Highlights from

ASH 2020

62nd Annual Meeting & Exposition of the American Society of Hematology

Virtual 5 - 8 December 2020

Updates from the Myelofibrosis and Essential Thrombocythemia Observational (MOST) Study: Myelofibrosis

Patients receiving treatment for essential thrombocythemia and myelofibrosis report a greater symptom burden than patients who are not receiving treatment. The prospect of suffering treatment related symptoms may be contributing to a reluctance to receive treatment for these myeloproliferative disorders.

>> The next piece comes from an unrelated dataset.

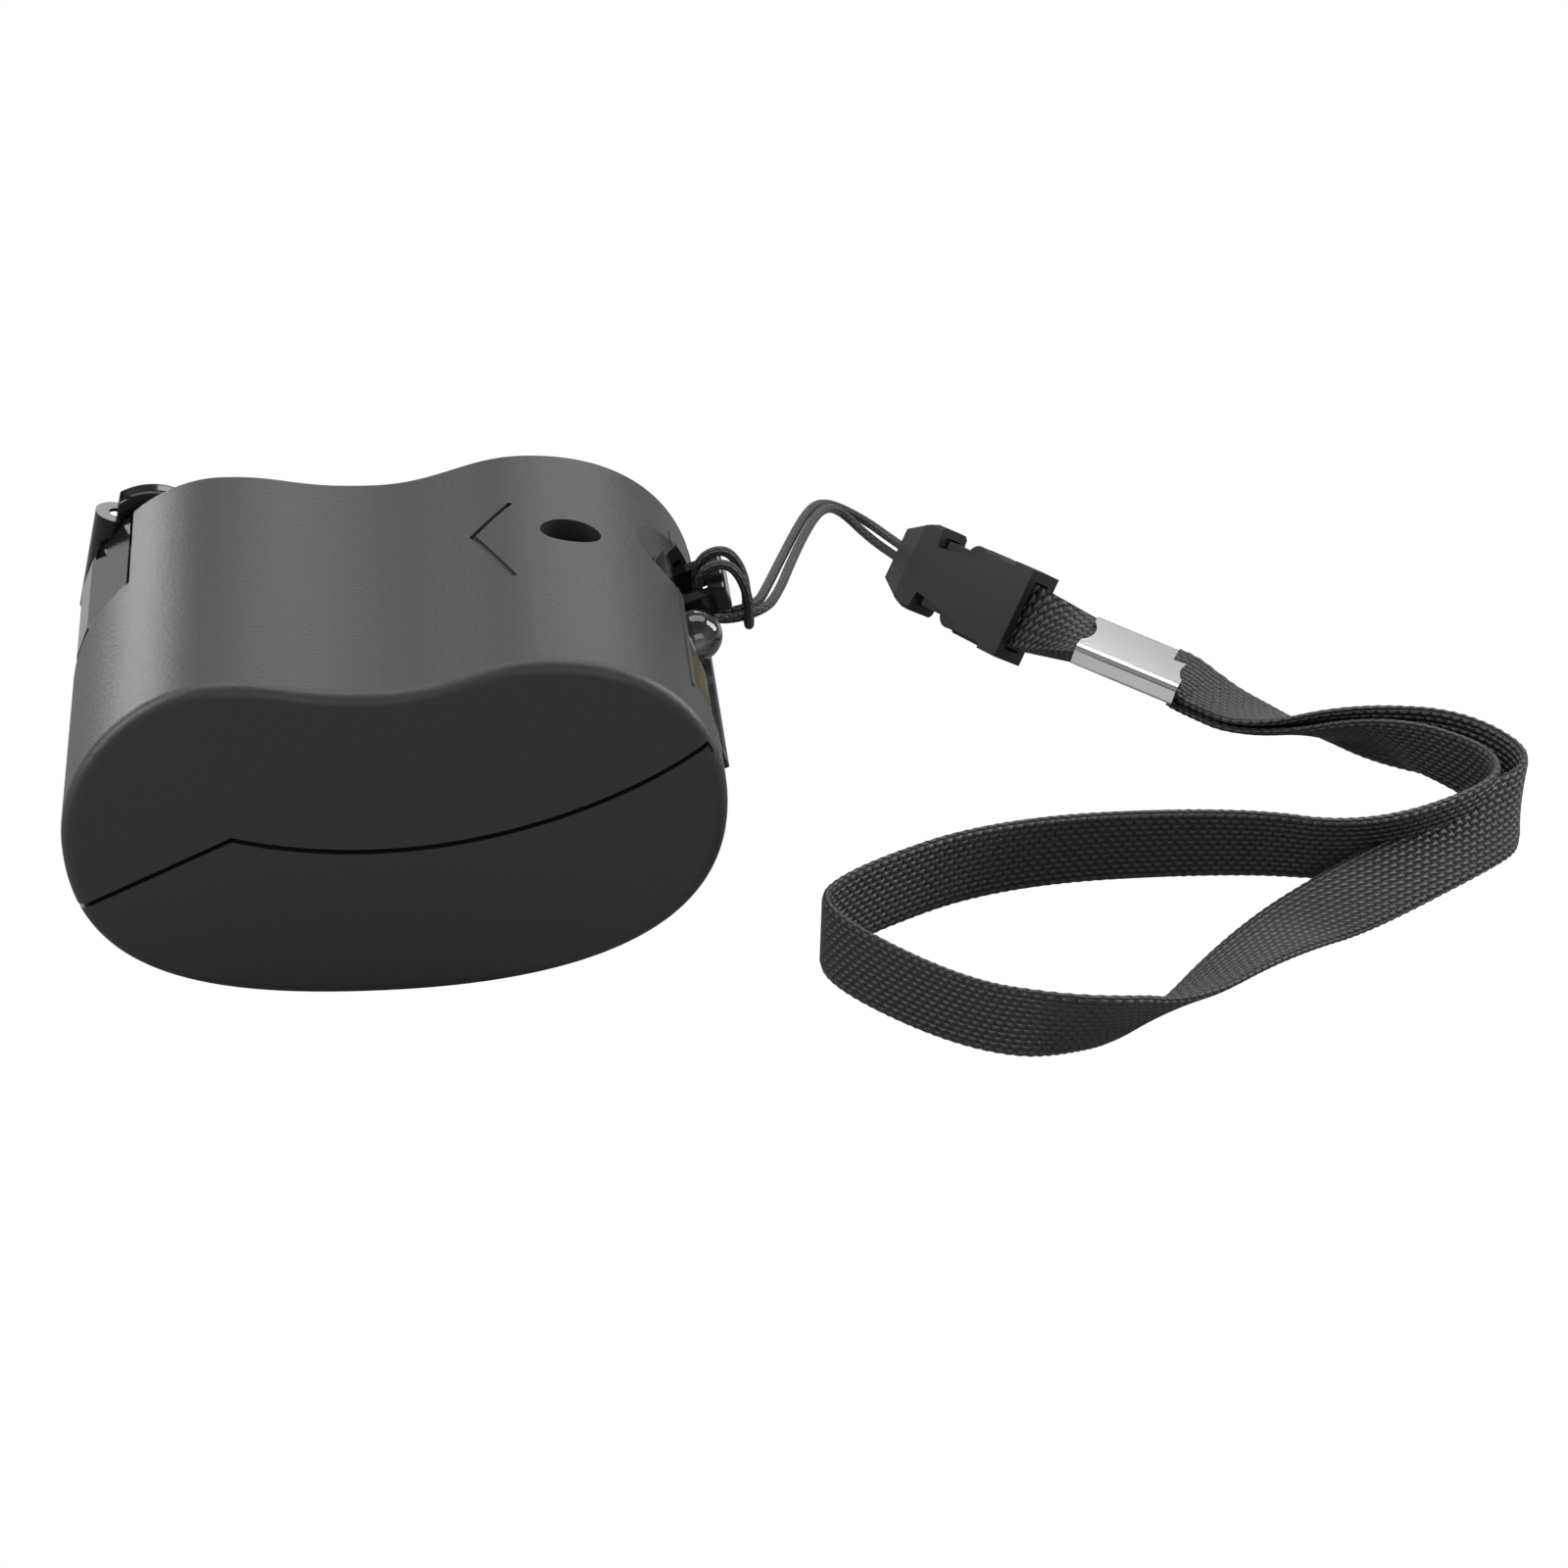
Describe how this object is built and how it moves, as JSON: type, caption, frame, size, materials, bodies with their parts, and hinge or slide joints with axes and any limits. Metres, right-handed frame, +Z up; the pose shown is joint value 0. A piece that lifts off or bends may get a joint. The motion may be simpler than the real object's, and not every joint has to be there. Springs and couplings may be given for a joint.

The Myelofibrosis and Essential Thrombocythemia Observational Study (MOST) (NCT02953704) aims to describe the clinical characteristics, treatments, and disease burden experienced by patients with essential thrombocythemia or myelofibrosis. The study began in 2016, and Dr Rami Komrokji (H. Lee Moffitt Cancer Center and Research Institute, Florida, USA) shared interim real-world data about 205 patients with myelofibrosis enrolled in MOST [1].

For inclusion in the myelofibrosis cohort of this prospective, longitudinal, non-interventional study, patients have to score as either low-risk or intermediate-1 risk using the Dynamic International Prognostic Scoring System. Of the 205 patients in this analysis, 85 (41.5%) were low-risk and 120 (58.5%) intermediate-1 risk. Participants in MOST report their symptoms using 2 measures: the myeloproliferative neoplasm (MPN) symptom assessment form, and the Total Symptom Score (TSS), which is the patient’s grading of symptom severity using a scale of 0 (absent) to 100 (worst imaginable). The combination of these scores constitutes the patient’s symptom burden. At the time of the presented analysis, objective findings of palpable splenomegaly, blood count, and comorbidities were generally comparable between the 2 cohorts. Mean TSS was lower in the low-risk cohort than in the intermediate-1 risk cohort.

Of the 85 patients in the low-risk cohort, 48 were receiving current myelofibrosis-directed treatment; 47 were not. Of the 120 in the intermediate-1 risk cohort, 71 were receiving current myelofibrosis-directed treatment; 49 were not. While differences in mean TSS were not significant, the proportion of patients with a mean TSS ≥20 was greater in treated versus untreated patients in both low- and intermediate-1-risk groups. Several patients from both cohorts who had received treatment prior to enrolment had discontinued therapy by the time of enrolment. Researchers speculate that the higher symptom burden experienced by patients receiving treatment contributed to the decision to discontinue treatment. These findings reveal that there is a need to develop effective and more well-tolerated second-line therapies for the treatment of myelofibrosis.

  1. Komrokji R, et al. To Treat or Not to Treat? Understanding Treatment Patterns in Patients with Lower-Risk Myelofibrosis at the Time of Enrollment in the MOST Study. 62nd ASH Annual Meeting, 5-8 December 2020. Abstract 152.